First of all Congrats to the Texas Rangers making it to the World Series. As our neighbor to the south I have to support them. : )
I really enjoyed your review and as always you threw in some fun trivia.

I wasn't aware that this was a King Vidor vehicle. I wouldn't have guessed. Also, I had no idea that Texas Ranger spawned a re-make. My dad is the lover of Westerns so I can't wait to see if he's seen it.

An excellent look back at a really good film.

Kevin Deany said...

Thanks, Page.

BTW, I tried to post a comment on your "Invisible Ray" photo review, but I'm having computer issues here at work, so I'll try from home.

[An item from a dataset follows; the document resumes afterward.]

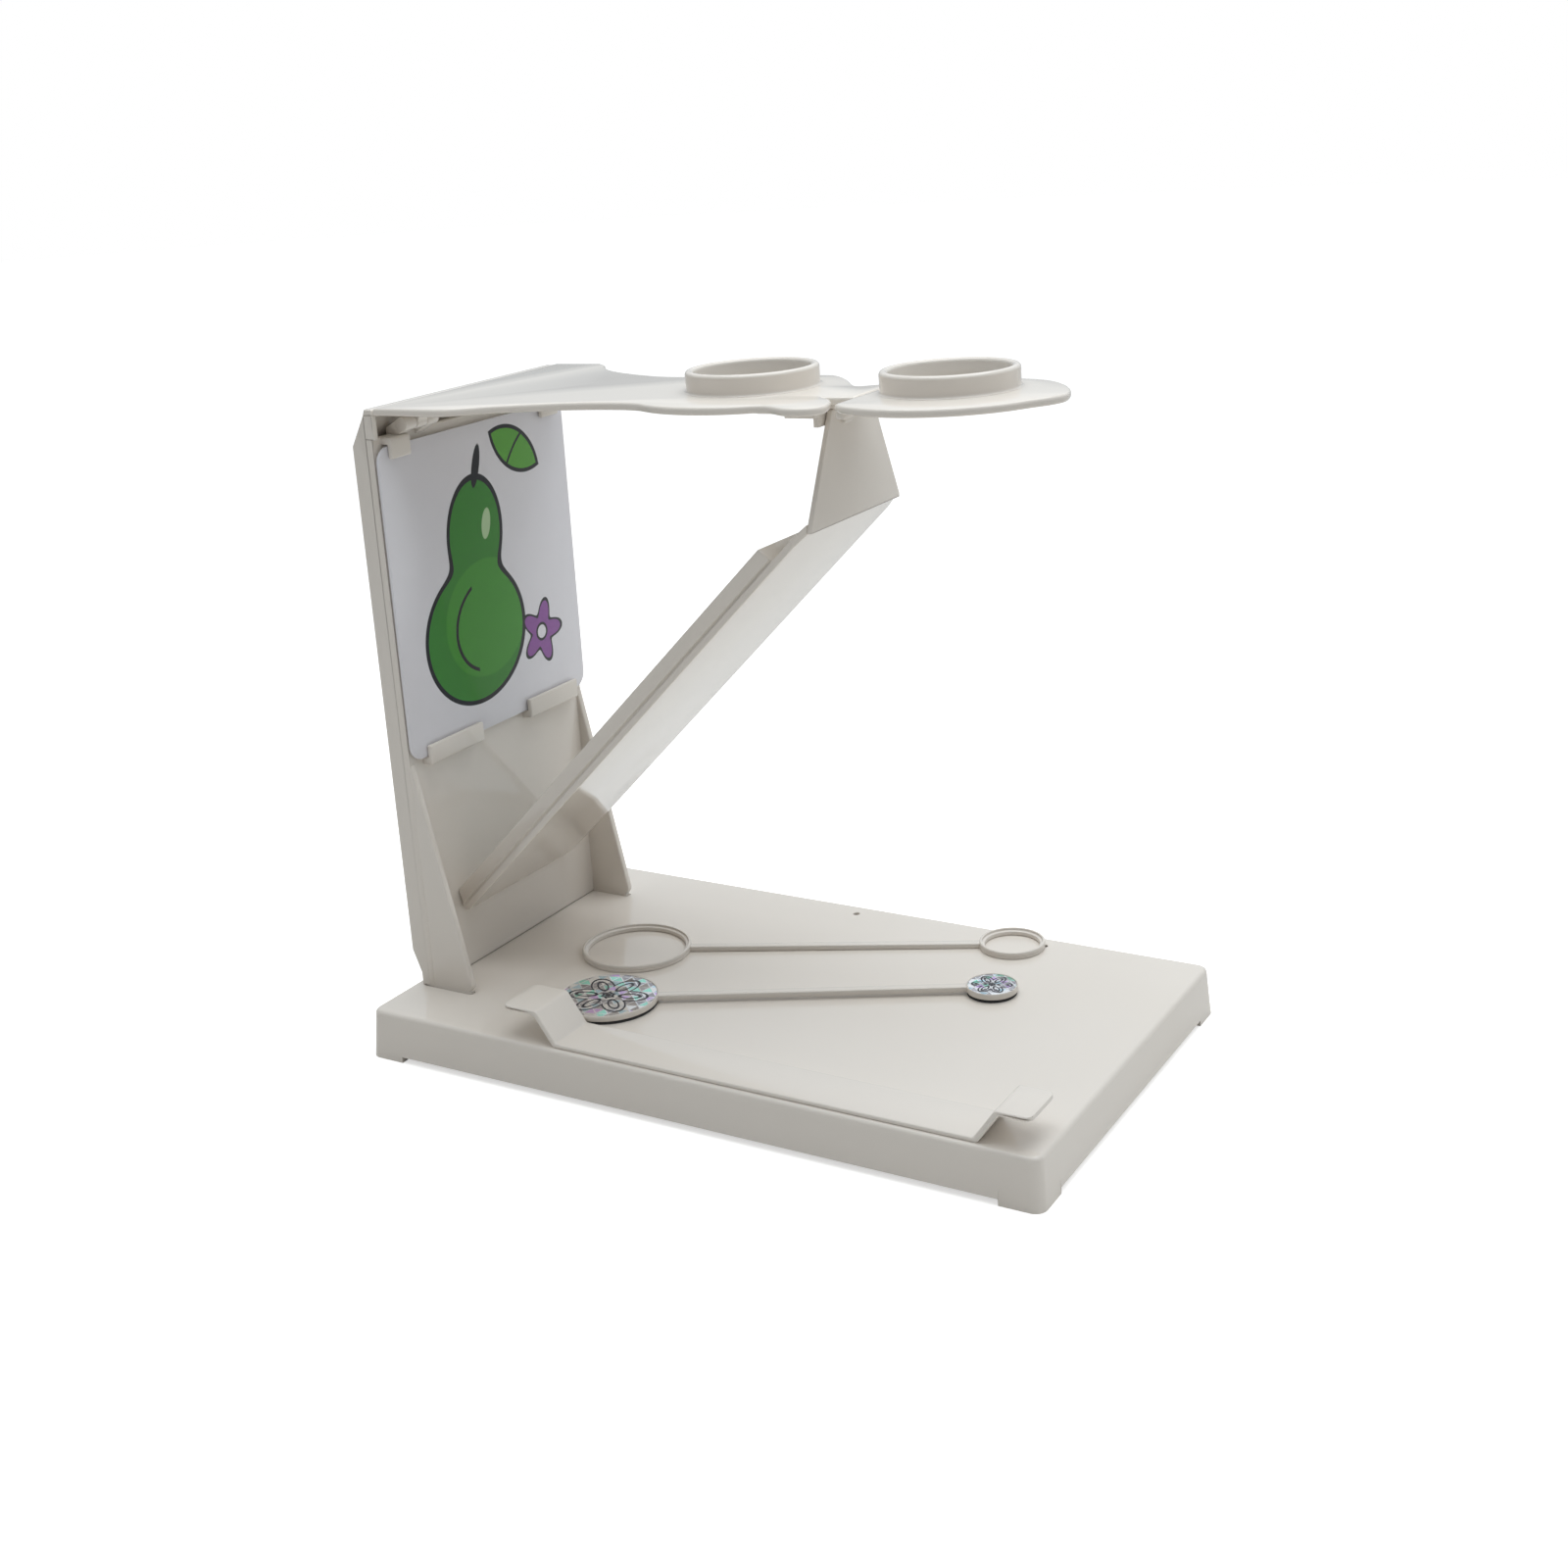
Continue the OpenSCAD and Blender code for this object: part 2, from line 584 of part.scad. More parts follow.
module right_eyepiece_plate() color("ivory") on_arm() {
    seam = bridge_end + air - eye2_x;
    difference() {
        translate([eye2_x, 0, 0]) {
            translate([0, 0, arm_z0]) linear_extrude(arm_t) polygon(concat(
                [[seam, bridge_y[1]], [seam, -27.5], [seam + 1, -28.4]],
                arc([0, 0], eye_disc_r, 238, 324, 24),
                spline([[24, -27], [31.4, -16.6], [35.3, -11], [36.7, -5.3], [34.1, 3.1], [28.3, 11.7],
                        [21.6, 17.5], [11.8, 20.3], [2, 21]], curve_steps),
                arc([0, 0], cup_foot_r + 0.8, 88, 160, 12)));
            block([seam, -27.5, arm_z0 - flange_h], [seam + flange_l, bridge_y[1], arm_z0 + eps]);
        }
        translate([eye2_x, 0, arm_z0 - eps]) cylinder(r = spigot_r + pin_fit, h = arm_t + 2 * eps);
    }
    block([tongue_back, tongue_y[0], arm_z0 - tongue_t - fit],
          [eye2_x + seam + eps, tongue_y[1], arm_z0 - fit]);
}
module at_eye(x) { on_arm() translate([x, 0, arm_z1]) children(); }
module eyecup(x) color("ivory") at_eye(x) rotate_extrude() polygon(concat(
    [[ledge_r, ledge_z[0]], [ledge_r, ledge_z[1]], [cup_bore_r, ledge_z[1]]],
    arc([cup_bore_r + cup_round / 2, cup_h - cup_round / 2], cup_round / 2, 180, 90, 6),
    arc([cup_rim_r - cup_round / 2, cup_h - cup_round / 2], cup_round / 2, 90, 0, 6),
    [[cup_foot_r - 0.2, 0.6], [cup_foot_r, 0], [spigot_r, 0], [spigot_r, -arm_t - 0.6],
     [lens_r + 0.1, -arm_t - 0.6], [lens_r + 0.1, ledge_z[0]]]));
module lens(x) color("lightcyan") at_eye(x) intersection() {
    translate([0, 0, lens_back]) cylinder(r = lens_r, h = lens_mid + lens_curve - lens_back + eps);
    translate([0, 0, lens_mid]) sphere(r = lens_curve, $fn = 200);
}
module lens_retainer(x) color("ivory") at_eye(x)
    translate([0, 0, lens_back - retainer_h]) difference() {
        cylinder(r = lens_r + 0.08, h = retainer_h);
        translate([0, 0, -eps]) cylinder(r = ledge_r, h = retainer_h + 2 * eps);
    }
module left_eyecup() eyecup(eye1_x);
module right_eyecup() eyecup(eye2_x);
module left_lens() lens(eye1_x);
module right_lens() lens(eye2_x);
module left_lens_retainer() lens_retainer(eye1_x);
module right_lens_retainer() lens_retainer(eye2_x);

// Mirror panel
// Puts u, y, w geometry on the slope
module on_slope() { translate([mp_x, 0, mp_z]) rotate([0, -mp_angle, 0]) children(); }
module mirror_lug(y0) {
    along_y(y0, y0 + mp_lug_w) polygon([
        [face_x - eps, mp_z - 1.2], [face_x - eps, mp_z + mp_barrel_r], [mp_x, mp_z + mp_barrel_r],
        [mp_x + 0.6, mp_z - 1.2]
    ]);
    rod_y(mp_x, mp_z, mp_barrel_r, y0, y0 + mp_lug_w);
}
module mirror_back_plate() color("ivory") difference() {
    union() {
        rod_y(mp_x, mp_z, mp_barrel_r, barrel_short - mp_w / 2, mp_w / 2 - barrel_short);
        on_slope() intersection() {
            along_y(-mp_w / 2, mp_w / 2) polygon([
                [0, mp_w0], [u_at(septum_x, mp_w0), mp_w0],
                [u_at(septum_x, mp_w1), mp_w1], [0, mp_w1]
            ]);
            taper = u_at(septum_x, mp_w1);
            translate([0, 0, -mp_t]) linear_extrude(3 * mp_t) polygon([
                [-mp_t, -mp_w / 2], [taper - 5, -mp_w / 2], [taper + 1, -septum_w / 2],
                [taper + 1, septum_w / 2], [taper - 5, mp_w / 2], [-mp_t, mp_w / 2]
            ]);
        }
    }
    rod_y(mp_x, mp_z, mp_rod_r + pin_fit, -mp_w, mp_w);
    for (s = [-1, 1])
        rod_y(mp_x, mp_z, lug_clear_r, s * mp_lug_y - mp_lug_w / 2 - lug_gap,
              s * mp_lug_y + mp_lug_w / 2 + lug_gap);
}
module mirror_hinge_rod() color("silver")
    rod_y(mp_x, mp_z, mp_rod_r, rod_short - mp_w / 2, mp_w / 2 - rod_short);
// Its long sides have a small groove at the foot and then lean outwards
groove = [0.6, 0.5, 0.9];  // depth, height and height with its slope
module frame_section(w, h) {
    polygon([
        [-w / 2 + groove[0], 0], [w / 2 - groove[0], 0], [w / 2 - groove[0], groove[1]],
        [w / 2, groove[2]], [w / 2 + frame_flare, h], [-w / 2 - frame_flare, h],
        [-w / 2, groove[2]], [-w / 2 + groove[0], groove[1]]
    ]);
}
module mirror_frame() color("ivory") difference() {
    on_slope() translate([0, 0, mp_w1]) difference() {
        translate([-mp_barrel_r / 2, 0, 0]) rotate([90, 0, 90])
            linear_extrude(frame_u[1] + mp_barrel_r / 2) frame_section(mp_w, frame_t);
        block([frame_u[0] + frame_rim, frame_rim - mp_w / 2, frame_t - mirror_t - mirror_sink],
              [frame_u[1] - frame_rim, mp_w / 2 - frame_rim, frame_t + eps]);
    }
    block([face_x - up_t, -mp_w, base_h], [face_x + frame_foot, mp_w, up_top]);
    rod_y(mp_x, mp_z, mp_barrel_r + tight, -mp_w, mp_w);
    for (s = [-1, 1])
        rod_y(mp_x, mp_z, lug_clear_r, s * mp_lug_y - mp_lug_w / 2 - lug_gap,
              s * mp_lug_y + mp_lug_w / 2 + lug_gap);
}
module mirror_glass() color("lightsteelblue") on_slope()
    block([frame_u[0] + frame_rim + fit, frame_rim + fit - mp_w / 2,
           mp_w1 + frame_t - mirror_t - mirror_sink],
          [frame_u[1] - frame_rim - fit, mp_w / 2 - frame_rim - fit, mp_w1 + frame_t - mirror_sink]);
module septum() color("ivory") {
    septum_plate();
    block([septum_x + septum_t - eps, latch_y[0], septum_top - latch_drop - latch_h],
          [septum_x + septum_t + latch_t, latch_y[1], septum_top - latch_drop]);
}
module septum_plate() intersection() {
    along_y(-mp_w, mp_w) polygon([
        [septum_x, septum_x + mp_line], [septum_x + septum_t, septum_x + septum_t + mp_line],
        [septum_x + septum_t, septum_top], [septum_x, septum_top]
    ]);
    translate([septum_x - eps, 0, 0]) rotate([90, 0, 90]) linear_extrude(septum_t + 2 * eps)
        polygon([
            [-septum_w / 2, septum_x + mp_line - 1], [septum_w / 2, septum_x + mp_line - 1],
            [septum_w / 2, septum_x + mp_line + 1.5], [septum_top_w / 2, septum_top],
            [-septum_top_w / 2, septum_top], [-septum_w / 2, septum_x + mp_line + 1.5]
        ]);
}

// Paper clip: a strip with a raised finger tab at each end and two pegs below
module paper_clip() color("ivory") {
    a = [pc_x0 + pc_tab, pc_x0 + pc_tab + pc_run, pc_x1 - pc_tab - pc_run + 2, pc_x1 - pc_tab + 2];
    k = pc_t * 0.4;
    translate([0, 0, base_h]) along_y(pc_y0, pc_y0 + pc_w) polygon([
        [pc_x0, pc_rise], [a[0] - k, pc_rise], [a[1] - k, 0], [a[2] + k, 0], [a[3] + k, pc_rise],
        [pc_x1, pc_rise], [pc_x1, pc_rise + pc_t], [a[3] - k, pc_rise + pc_t], [a[2] - k, pc_t],
        [a[1] + k, pc_t], [a[0] + k, pc_rise + pc_t], [pc_x0, pc_rise + pc_t]
    ]);
    for (x = peg_x) translate([x, peg_y, base_h - peg_l]) cylinder(d = peg_d, h = peg_l + 0.5);
}

// Wands
module lay(at, turn, z) { translate([at[0], at[1], base_h + z]) rotate([0, 0, turn]) children(); }
module ring(r) {
    s = ring_wall / 2;
    rotate_extrude() polygon([
        [r - ring_wall, 0], [r, 0], [r, ring_h], [r - s, ring_h], [r - s, ring_h - 0.8],
        [r - ring_wall, ring_h - 0.8]
    ]);
}
module wand_rod(x0, x1) { block([x0, -rod_w / 2, 0], [x1, rod_w / 2, rod_t]); }
module ring_wand() color("ivory") lay(ring_at, ring_turn, 0) {
    ring(ring_big_r);
    translate([ring_span, 0, 0]) ring(ring_small_r);
    wand_rod(ring_big_r - ring_wall / 2, ring_span - ring_small_r + ring_wall / 2);
}
module disc(r) {
    cylinder(r = r, h = disc_t);
    translate([0, 0, disc_t]) difference() {
        cylinder(r = r, h = rim_h);
        cylinder(r = r - rim_w, h = rim_h + eps);
    }
}
module disc_wand() color("ivory") lay(disc_at, disc_turn, pad_t) {
    disc(disc_big_r);
    translate([disc_span, 0, 0]) disc(disc_small_r);
    wand_rod(disc_big_r - rim_w, disc_span - disc_small_r + rim_w);
}
module disc_layer(along, r, z, t) lay(disc_at, disc_turn, z) translate([along, 0, 0]) cylinder(r = r, h = t);
module large_disc_pad() color("dimgray") disc_layer(0, disc_big_r - 0.4, 0, pad_t);
module small_disc_pad() color("dimgray") disc_layer(disc_span, disc_small_r - 0.4, 0, pad_t);
module large_disc_foil() color("lightsteelblue")
    disc_layer(0, disc_big_r - rim_w - fit, pad_t + disc_t, foil_t);
module small_disc_foil() color("lightsteelblue")
    disc_layer(disc_span, disc_small_r - rim_w - fit, pad_t + disc_t, foil_t);

base_shell();
upright_rear_shell();
upright_front_panel();
panel_screws();
picture_card();
arm_plate();
arm_hinge_pins();
slide_cover();
cover_screws();
left_eyecup();
left_lens();
left_lens_retainer();
right_eyepiece_plate();
right_eyecup();
right_lens();
right_lens_retainer();
mirror_back_plate();
mirror_hinge_rod();
mirror_frame();
mirror_glass();
septum();
paper_clip();
ring_wand();
disc_wand();
large_disc_pad();
small_disc_pad();
large_disc_foil();
small_disc_foil();
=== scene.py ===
# %% [markdown]
# The object is a cheiroscope, a small table-top instrument for drawing exercises. One eye
# looks down through a lens into a slanted mirror and sees a picture card, the other looks
# down at a sheet of paper. The solids come packed from the construction model, and this
# script gives them rounded edges, a print, foils and finishes. Loading them first keeps
# every later piece in the same frame, in metres.

import json
import math

import bpy
import numpy as np
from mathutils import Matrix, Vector
from mathutils.geometry import tessellate_polygon


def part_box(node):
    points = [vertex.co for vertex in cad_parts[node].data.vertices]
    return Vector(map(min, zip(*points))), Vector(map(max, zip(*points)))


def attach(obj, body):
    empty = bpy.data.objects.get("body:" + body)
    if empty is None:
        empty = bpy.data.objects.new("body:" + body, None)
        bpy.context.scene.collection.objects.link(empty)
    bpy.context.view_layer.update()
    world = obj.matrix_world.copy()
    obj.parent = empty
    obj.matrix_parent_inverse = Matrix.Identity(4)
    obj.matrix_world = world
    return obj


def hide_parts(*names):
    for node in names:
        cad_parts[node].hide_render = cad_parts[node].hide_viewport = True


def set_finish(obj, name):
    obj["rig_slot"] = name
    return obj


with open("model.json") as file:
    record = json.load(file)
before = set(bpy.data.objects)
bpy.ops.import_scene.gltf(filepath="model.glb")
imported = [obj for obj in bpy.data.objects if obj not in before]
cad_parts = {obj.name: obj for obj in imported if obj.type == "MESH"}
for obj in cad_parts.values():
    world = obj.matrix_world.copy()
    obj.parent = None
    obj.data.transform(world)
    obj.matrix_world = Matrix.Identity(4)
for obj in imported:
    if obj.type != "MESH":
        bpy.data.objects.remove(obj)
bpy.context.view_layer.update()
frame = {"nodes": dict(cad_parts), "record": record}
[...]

I actually like that movie. What can I say?

Dawn said...

I did not know very much about "The Texas Ranger" and I really enjoyed reading your review.. So much, that I would like to spotlight it on N and CF.

Kevin Deany said...

Dawn, I would be honoroed. Thank you so much.

Laura said...

Hi Kevin,

Really enjoyed your review! I found the pacing of this film a bit sluggish, but it definitely has elements to recommend it, which you highlighted in your review. I remember that I wished MacMurray and Parker had even more scenes together, as they were quite delightful!

I agree, Nolan is always worth watching, and I love him as a good guy, or a bad guy with some redeeming qualities (grin).

What a great deal you scored on this Westerns set!!

Best wishes,

Kevin Deany said...

HI Laura: I too was struck by the paucity of scenes between Parker and MacMurray. It seemed an ideal opportunity for Paramount to promote one of its up and coming leading ladies, and she's featured so prominently in the poster art.

I really did enjoy the location shooting on this title though.

Yep, you can get some pretty good deals on DVDs at Big Lots.

Caftan Woman said...

It's funny you should mention that comparison to "Winchester '73". With both movies, it was on second or third viewings that I was suddenly struck by how beautifully they were filmed. Part of the glory of watching westerns.

"Streets of Laredo" is not a bad film. The best thing about it in my view is MacDonald Carey in the Nolan role. He'll surprise you.

Kevin Deany said...

CW: Good to know "Streets of Laredo." There are so many of those Paramount era titles I'm dying to see. Maybe one day.

Page said...

I've fixed my comment settings! I do apologize for that.

Hope you're having a great weekend with a great film on your schedule.

ClassicBecky said...

Kevin, I'm not as big a western fan as you, but you named some good ones -- Dodge City is probably my favorite (love the bar fight in that one), Jesse James, Destry -- all really good. I haven't seen this one, but the cast looks very good. I'll keep my eye out for it!

Kevin Deany said...

Becky, October is usually my month to watch lots of horror movies, but for some reason I've been watching more westerns of late. Since the economic news seems to get more depressing each day, westerns are like comfort food to me.

Yep, "Dodge City" is pretty great and I have NO problem accepting Errol Flynn as a western hero.

Dees Stribling said...

Just another movie I need to get around seeing -- sounds like a fine yarn. And of course it's based on true history, just like They Died With Their Boots On.

Kevin Deany said...

Yep,"They Died with Their Boots On' is lousy history, but exemplary movie- and myth-making.